Peter Dutton began to reply at length and eventually ran out of time. Perhaps the answer should have been along these lines supported, of course, by clear policies: ‘Make electricity cheap and reliable again; Reduce grocery prices; Stop out-of-control immigration; Make the army strong; and Water Australia’.

The fact is that the LNP lacked both a winning programme and the distillation of short, sharp, winning slogans, led by a killer slogan. The LNP programme should have been obviously unrelated to the discredited theory that governments can change the climate, that men can play in women’s sports,  that women should join in hand-to-hand fighting in the army, or that children should be subjected to Marxist-led indoctrination posing as education.

Australians should have been especially reminded that the first duty of government is to defend the nation, and also to protect the citizens from criminal outbreaks the states cannot or will not control.

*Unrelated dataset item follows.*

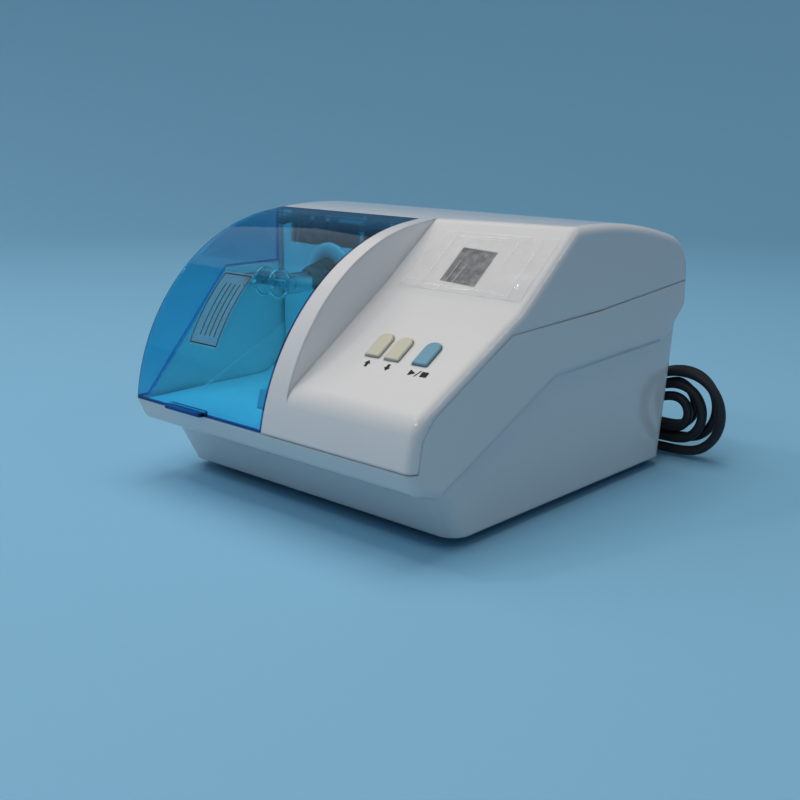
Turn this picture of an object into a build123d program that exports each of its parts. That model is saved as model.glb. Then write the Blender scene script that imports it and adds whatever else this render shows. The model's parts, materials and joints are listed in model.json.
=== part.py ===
"""Bench-top dental amalgamator: a capsule mixer in a moulded housing with a transparent lid.

X runs to the operator's right, Y to the back and Z up.  The origin is on the bench, under the
middle of the machine.  All sizes are millimetres.
"""
from build123d import *
import os
from math import cos, dist, hypot, pi, radians, sin, tan

# ---------------------------------------------------------------- driving dimensions
WIDTH = 220.0                 # over the side walls
REAR_Y = 125.0                # rear wall of the top cover
NOSE_Y = -125.0               # foremost line of the nose
WALL = 2.6                    # moulded wall
FOOT_HEIGHT = 6.0             # bench to the lower edge of the housing
SEAM = 0.5                    # visible joint between two mouldings
TIGHT_SEAM = 0.15             # the same joint beside the control panel
FIT = 0.2                     # slack between fixed pieces
HALF = WIDTH / 2

# side outline of the upper body, as (y, z)
CREASE = (NOSE_Y, 49.0)       # where the lid and the front face meet the nose band
SHOULDER = (-88.5, 121.0)
ARC_END = (-24.0, 151.6)      # the front arc passes into the flat top arc here
TOP_MID = (40.0, 153.7)
TOP_REAR = (98.0, 144.3)
REAR_CORNER = (REAR_Y, 137.3)
REAR_LEDGE = (REAR_Y, 98.0)
LEDGE_CURL = (104.0, 78.7)
LEDGE_KINK = (-9.0, 75.2)
NOSE_BACK = (-103.0, 31.0)
NOSE_LOW = (-119.5, 37.0)
REAR_ROUND = 26.0
CURL_ROUND = 18.0
KINK_ROUND = 8.0
NOSE_ROUND = 7.0
CREASE_ROUND = 4.0
SIDE_ROUND = 5.0              # edges of the front, top and rear faces
FLANK_ROUND = 5.0             # lower edges of the side faces, over the tub

# lower tub: half width, front y, rear y at three heights
TUB_LEVELS = ((FOOT_HEIGHT, 106.8, -88.6, 112.5), (32.0, 107.5, -102.0, 115.4), (98.0, 108.5, -102.0, 122.8))
TUB_ROUND = 11.0
TUB_LEAN = (TUB_LEVELS[2][3] - TUB_LEVELS[0][3]) / (TUB_LEVELS[2][0] - TUB_LEVELS[0][0])

# control panel floor: two slopes that meet in a soft bend, at its left and right sides
SPINE_X = 20.0                # right face of the spine beside the lid
PANEL_LEFT = ((-112.5, 77.6), (-50.0, 119.3), (-4.5, 153.8))
PANEL_RIGHT = ((-118.5, 74.6), (-39.6, 116.3), (5.5, 153.8))
PANEL_BEND = 30.0
PANEL_FRONT_ROUND = 16.0
PANEL_TOP_ROUND = 8.0
PANEL_EDGE_X = HALF + 2       # plane of the right-hand panel profile
PANEL_SKEW = 0.06             # the keys' row runs back a little towards the right
CUT_FRONT = -150.0
CUT_REAR = 45.0
CUT_TOP = 220.0

# lid
LID_EDGE_X = 3.5              # right edge of the lid at the crease
LID_EDGE_LEAN = 0.062
LID_SIDE_FOOT = (-114.0, 49.4)
LID_SIDE_TOP = (-53.0, 118.0)
LID_REAR_Y = -10.2
HINGE = (2.0, 146.0)          # lid hinge axis, parallel to X
HINGE_CLEAR = 12.2            # rear edge of the lid, round the hinge axis
HOUSING_CLEAR = 11.8
LID_SEAM = 0.4

# side seam of the housing, as (y, z)
SEAM_FRONT = (-56.0, 104.9)
SEAM_MID = (28.6, 106.9)
SEAM_REAR = (140.0, 115.0)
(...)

Australians should always be reminded that the driving force for federation to form their country, the very driver, was as those noble but forgotten recorders of that event, Sir John Quick and Sir Robert Garran observed,  ‘the recognised need of a national system of defence’. Indeed, in 1889, at the request of the colonial leaders, London chose renowned expert Lieutenant-General Sir James Bevan Edwards to inspect Australia’s defences. Because of the international situation, he recommended Australia’s defence forces be immediately placed on a proper footing, something he said was ‘quite impossible without… federation’.

Defence was indeed the trigger to the formation of this country .

It should be our first priority.

Gina Rinehart is right.

The defence budget, prudently managed, should rise from less than two to five per cent  of GDP.